Narrative approach encoding mental processes — memory, perception, imagination — directly into image and editing. Makes thought structures visible, not just illustrated.
When you're in the editing room and realize that classical editing logic isn't enough—that you don't just need to show a thought, but make the structure of thought itself visible—then you're working with cognitive poetics. It's not about a character remembering and you cutting flashback-style to another time. It's about how the brain actually works: associatively, fragmentarily, in leaps, with overlays.
The practice on set and in editing radically differs from classical narrative patterns. You work with visual metaphors for cognitive processes—not as decoration, but as narrative grammar. This means: the editing rhythm becomes the pulse of attention. Depth of field shows what consciousness is focusing on. An overlay is not an effect, but a semantic operation—two moments exist simultaneously because they collide in the character's mind. Out-of-focus transitions can represent the flow of thought, leaps without a match-cut the inner logic of association.

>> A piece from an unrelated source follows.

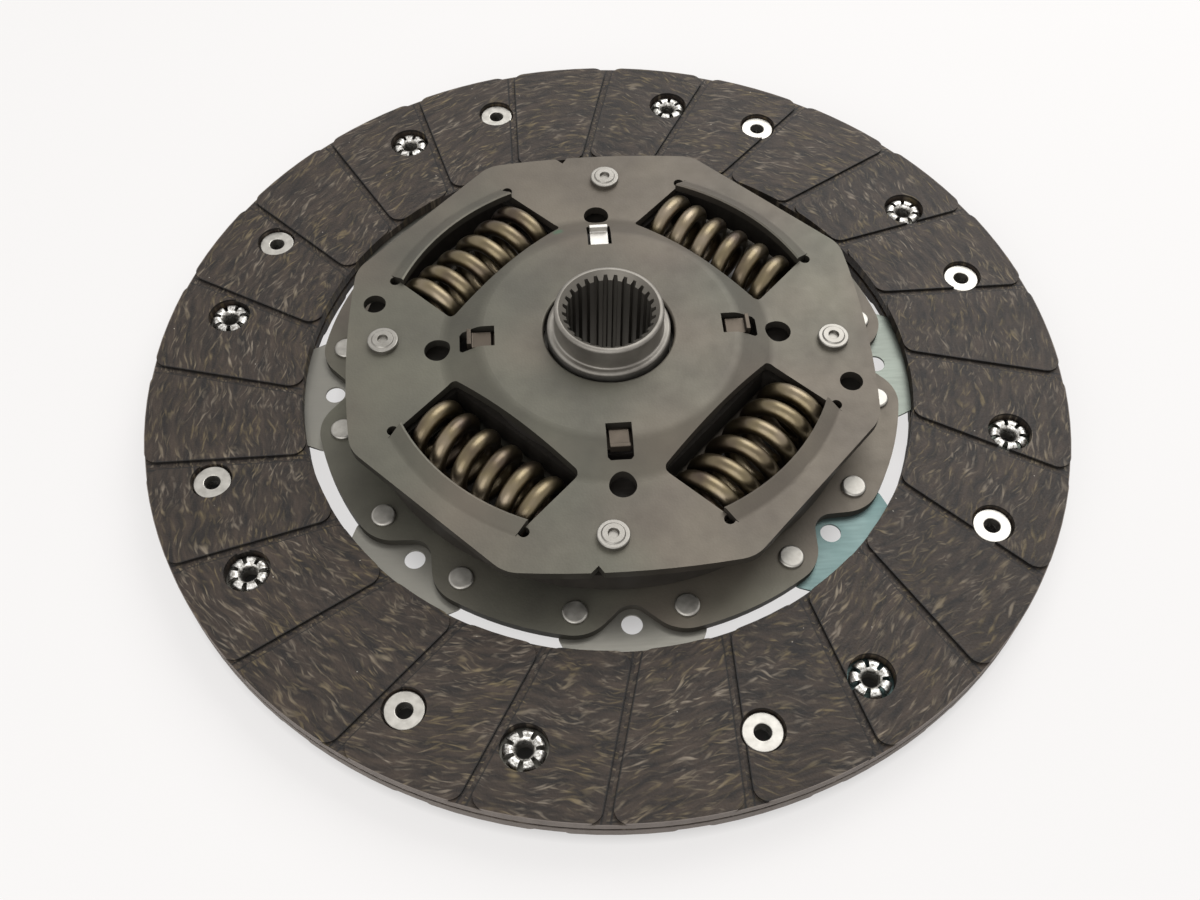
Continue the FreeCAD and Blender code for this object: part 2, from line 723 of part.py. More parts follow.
def hub_flange():
    """The thick plate between the springs, with pin slots, windows and inner teeth."""
    plate = disc(flange_outer_r, flange_bottom_z, flange_top_z)
    low, high = flange_bottom_z - 1, flange_top_z + 1
    window = block(flange_window_inner, flange_outer_r, -window_half_long, window_half_long, low, high)
    window = window.common(disc(flange_window_outer_r, low, high))
    slot_r = pin_body_r + flange_slot_room
    slot = ring(pin_place_r - slot_r, pin_place_r + slot_r, low, high)
    reach = flange_outer_r * math.tan(math.radians(stop_half_deg))
    wedge = prism(Part.makePolygon([
        CENTRE,
        Vec(flange_outer_r, -reach, 0),
        Vec(flange_outer_r, reach, 0),
        CENTRE,
    ]), low, high)
    slot = slot.common(wedge)
    for side in (-1, 1):
        slot = slot.fuse(disc(slot_r, low, high, polar(pin_place_r, side * stop_half_deg)))
    pocket = block(
        idle_spring_place_r - idle_spring_outer_r - idle_spring_room,
        idle_spring_place_r + idle_spring_outer_r + idle_spring_room,
        -idle_spring_half_long, idle_spring_half_long, low, high)
    # A gap between inner teeth takes one hub tooth and the play on both its sides
    play = idle_play_drive_deg + idle_play_coast_deg + 2 * play_room_deg
    shift = (idle_play_coast_deg - idle_play_drive_deg) / 2
    teeth = toothed_disc(
        tooth_root_r + tooth_tip_room, tooth_tip_r + tooth_tip_room,
        tooth_half_deg + play / 2, low, high, shift)
    tools = around(window, damper_count, window_first)
    tools += around(slot, damper_count)
    tools += around(pocket, damper_count, window_first)
    return plate.cut(tools + [teeth]).removeSplitter()


def spline_tool():
    """The splined hole: a bore at the tooth tips and one groove between each pair of teeth."""
    pitch = 360.0 / spline_count
    low, high = -1, hub_length + 1
    groove_in = polar(spline_minor_r - 0.5, pitch * 0.36)
    groove_out = polar(spline_major_r, pitch * 0.16)
    outline = Part.makePolygon([
        Vec(groove_in.x, -groove_in.y, 0),
        Vec(groove_out.x, -groove_out.y, 0),
        groove_out,
        groove_in,
        Vec(groove_in.x, -groove_in.y, 0),
    ])
    tool = disc(spline_minor_r, low, high)
    return tool.fuse(around(prism(outline, low, high), spline_count)).removeSplitter()


def hub():
    """The hub: a turned body with outer teeth and a splined bore."""
    collar_top = hub_length - hub_nose_long
    mouth_r = spline_major_r + spline_chamfer
    body = turned_solid([
        (spline_minor_r - 1, 0, 0),
        (hub_tail_r, 0, 0.6),
        (hub_tail_r, hub_tail_long, 0),
        (hub_collar_r, hub_tail_long + 1, 0),
        (hub_collar_r, collar_top, 0.8),
        (hub_nose_r, collar_top, 0.5),
        (hub_nose_r, hub_length, 0.9),
        (spline_minor_r - 1, hub_length, 0),
    ])
    teeth_top = flange_top_z + idle_plate_room + idle_plate_thick
    teeth = toothed_disc(tooth_root_r, tooth_tip_r, tooth_half_deg, flange_bottom_z, teeth_top)
    mouth = Part.makeCone(mouth_r, spline_minor_r, mouth_r - spline_minor_r)
    far_mouth = mouth.copy()
    far_mouth.rotate(Vec(0, 0, hub_length / 2), Vec(1, 0, 0), 180)
    body = body.fuse(teeth.cut(disc(spline_minor_r - 1, drill_low, drill_high)))
    return body.cut([spline_tool(), mouth, far_mouth]).removeSplitter()


def idle_plate():
    """The thin plate keyed on the hub's teeth that drives the idle springs."""
    low = flange_top_z + idle_plate_room
    high = low + idle_plate_thick
    keyed = toothed_disc(tooth_root_r + 0.05, tooth_tip_r + 0.05, tooth_half_deg + 0.2, low - 1, high + 1)
    pocket = block(
        idle_spring_place_r - idle_spring_outer_r - idle_spring_room,
        idle_spring_place_r + idle_spring_outer_r + idle_spring_room,
        -idle_spring_half_long, idle_spring_half_long, low - 1, high + 1)
    plate = disc(idle_plate_r, low, high)
    return plate.cut([keyed] + around(pocket, damper_count, window_first))


def diaphragm_spring():
    """A coned ring of spring steel between the friction ring and the support ring."""
    foot_z = flange_top_z + run_gap + friction_ring_thick
    crown_z = dish_bottom_z - support_thick
    return turned_solid([
        (disc_spring_inner_r, crown_z - disc_spring_thick, 0.3),
        (disc_spring_outer_r, foot_z, 0.3),
        (disc_spring_outer_r, foot_z + disc_spring_thick, 0.3),
        (disc_spring_inner_r, crown_z, 0.3),
    ])


def support_ring():
    """A ring under the dished plate whose four tabs stand up through the plate's slots."""
    low = dish_bottom_z - support_thick
    base = ring(support_inner_r, support_outer_r, low, dish_bottom_z)
    shelf_z = dish_top_z - tab_sink
    tab_outer_r = tab_inner_r + support_thick
    start_r = support_outer_r - 1
    outline = rounded_wire([
        (Vec(start_r, 0, low), 0),
        (Vec(tab_step_r - 0.9, 0, low), 0.5),
        (Vec(tab_step_r + 0.2, 0, shelf_z - support_thick), 0.5),
        (Vec(tab_outer_r, 0, shelf_z - support_thick), 0.8),
        (Vec(tab_outer_r, 0, dish_top_z + tab_rise), 0.2),
        (Vec(tab_inner_r, 0, dish_top_z + tab_rise), 0.2),
        (Vec(tab_inner_r, 0, shelf_z), 0.3),
        (Vec(tab_step_r - 0.6, 0, shelf_z), 0.3),
        (Vec(slot_inner_r + 0.4, 0, dish_bottom_z), 0.2),
        (Vec(start_r, 0, dish_bottom_z), 0),
    ])
    tab = Part.Face(outline).extrude(Vec(0, tab_wide, 0))
    tab.translate(Vec(0, -tab_wide / 2, 0))
    return base.fuse(around(tab, damper_count)).removeSplitter()


def centring_bush():
    """A plastic bush that centres the drive plate on the hub."""
    inner_r = hub_collar_r + run_gap
    outer_r = inner_r + bush_wall
    return turned_solid([
        (inner_r, drive_bottom_z - bush_below, 0.2),
        (outer_r, drive_bottom_z - bush_below, 0.3),
        (outer_r, drive_top_z, 0),
        (bush_flange_r, drive_top_z, 0.2),
        (bush_flange_r, flange_bottom_z - run_gap, 0.2),
        (inner_r, flange_bottom_z - run_gap, 0.2),
    ])


nodes = {}
gearbox_facing = facing()
nodes["facing_gearbox_side"] = gearbox_facing
nodes["facing_flywheel_side"] = turned_over(gearbox_facing)
leaf = cushion_segment()
for index, copy in enumerate(around(leaf, segment_count)):
    nodes["cushion_segment_%d" % (index + 1)] = copy
tube_rivet = facing_rivet()
nodes["facing_rivets_gearbox_side"] = group(around(tube_rivet, segment_count))
nodes["facing_rivets_flywheel_side"] = group(around(turned_over(tube_rivet), segment_count))
base_rivet = segment_rivet()
base_rivets = []
for side in (-1, 1):
    base_rivets += around(base_rivet, segment_count, side * segment_rivet_deg)
nodes["segment_rivets"] = group(base_rivets)
nodes["drive_plate"] = drive_plate()
nodes["retaining_plate"] = retaining_plate()
pin = stop_pin()
for index, place in enumerate(pin_places()):
    copy = pin.copy()
    copy.translate(place)
    nodes["stop_pin_%d" % (index + 1)] = copy
spring_long = 2 * (window_half_long - spring_end_gap)
main_spring = coil_spring(spring_wire, spring_outer_r, spring_long, spring_active_turns)
for index in range(damper_count):
    degrees = window_first + index * window_step
    nodes["main_spring_%d" % (index + 1)] = laid_along(
        main_spring, spring_place_r, damper_z, spring_long, degrees)
nodes["hub_flange"] = hub_flange()
nodes["hub"] = hub()
nodes["idle_plate"] = idle_plate()
idle_long = 2 * (idle_spring_half_long - spring_end_gap)
idle_spring = coil_spring(idle_spring_wire, idle_spring_outer_r, idle_long, idle_spring_active_turns)
for index in range(damper_count):
    degrees = window_first + index * window_step
    nodes["idle_spring_%d" % (index + 1)] = laid_along(
        idle_spring, idle_spring_place_r, flange_top_z - idle_spring_sink, idle_long, degrees)
ring_low = flange_top_z + run_gap
nodes["friction_ring_gearbox_side"] = ring(
    friction_ring_inner_r, friction_ring_outer_r, ring_low, ring_low + friction_ring_thick)
nodes["friction_ring_flywheel_side"] = ring(
    lower_ring_inner_r, lower_ring_outer_r, drive_top_z, flange_bottom_z - run_gap)
nodes["diaphragm_spring"] = diaphragm_spring()
nodes["support_ring"] = support_ring()
nodes["centring_bush"] = centring_bush()

for name, shape in nodes.items():
    print(name, len(shape.Solids), "solids", shape.isValid(), round(shape.Volume, 1), "mm3")
    if len(shape.Solids) == 1:
        shape = shape.Solids[0]
    shape.exportStep("parts/%s.step" % name)
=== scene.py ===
import math

import bpy
import numpy as np
from mathutils import Matrix, Vector


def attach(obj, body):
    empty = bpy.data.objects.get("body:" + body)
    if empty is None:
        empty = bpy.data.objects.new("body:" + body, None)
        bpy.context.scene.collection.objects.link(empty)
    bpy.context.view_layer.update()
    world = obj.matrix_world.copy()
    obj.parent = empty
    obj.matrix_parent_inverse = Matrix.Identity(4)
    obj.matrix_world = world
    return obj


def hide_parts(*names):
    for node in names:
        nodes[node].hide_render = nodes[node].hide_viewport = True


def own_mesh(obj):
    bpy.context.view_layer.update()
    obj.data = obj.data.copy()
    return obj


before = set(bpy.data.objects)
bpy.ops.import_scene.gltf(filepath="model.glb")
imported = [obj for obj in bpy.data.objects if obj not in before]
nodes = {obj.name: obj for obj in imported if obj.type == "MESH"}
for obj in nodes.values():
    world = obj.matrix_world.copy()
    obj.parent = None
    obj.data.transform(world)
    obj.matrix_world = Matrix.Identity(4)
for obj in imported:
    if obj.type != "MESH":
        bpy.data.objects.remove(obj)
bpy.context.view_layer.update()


# Friction facings: two rings of resin-bonded fibre, pressed and ground, 3 mm thick.
# Cured resin is near-black brown and dull, with pale curly glass and brass strands in it.
# Ground faces give a broad weak sheen. The grooves' edges and walls get painted shade, near black.
def linear(code):
    """Linear RGBA of an sRGB hex colour, by the usual sRGB curve on each channel."""
    parts = [int(code[k:k + 2], 16) / 255 for k in (0, 2, 4)]
    return tuple(p / 12.92 if p <= 0.04045 else ((p + 0.055) / 1.055) ** 2.4 for p in parts) + (1.0,)


def put(tree, node, **settings):
    """Sets properties and inputs of a node. An input goes by name, with _ for a space, or by its
    number, as in in1. It takes a value, or a link where the setting is another node's output."""
    for key, value in settings.items():
        if hasattr(node, key) and not key.startswith("in"):
            setattr(node, key, value)
            continue
        socket = node.inputs[int(key[2:])] if key[2:].isdigit() else node.inputs[key.replace("_", " ")]
        if isinstance(value, bpy.types.NodeSocket):
            tree.links.new(value, socket)
        else:
            socket.default_value = value


def add(tree, kind, stops=(), **settings):
    """Adds a node with its settings. Stops are a colour ramp's places and hex colours, in order."""
    node = tree.nodes.new("ShaderNode" + kind)
    if stops:
        ramp = node.color_ramp.elements
        for end in (0, -1):
            ramp[end].position = stops[end][0]
            ramp[end].color = linear(stops[end][1])
        for position, code in stops[1:-1]:
            ramp.new(position).color = linear(code)
    put(tree, node, **settings)
    return node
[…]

In dialogue with camera and lighting, the goal is for the visual grammar to follow the thought process, not the real world. If a character has understood something, the editing could suddenly be re-rhythmized—faster, more precise. If they are confused, spatial continuity breaks down. Lighting can express mental clarity or darkness without becoming psychological gestures. This is not expressionism in the classical sense—it is a direct translation of perceptual logic into cinematic form.
The difference from mere visualization of thoughts: you don't make the thinking about the images visible, but visible through the cinematic structure itself. A cut becomes a thought operation. A focus pull becomes a shift in attention. This requires precision in every element—from composition to color temperature. It is craft, not illustration.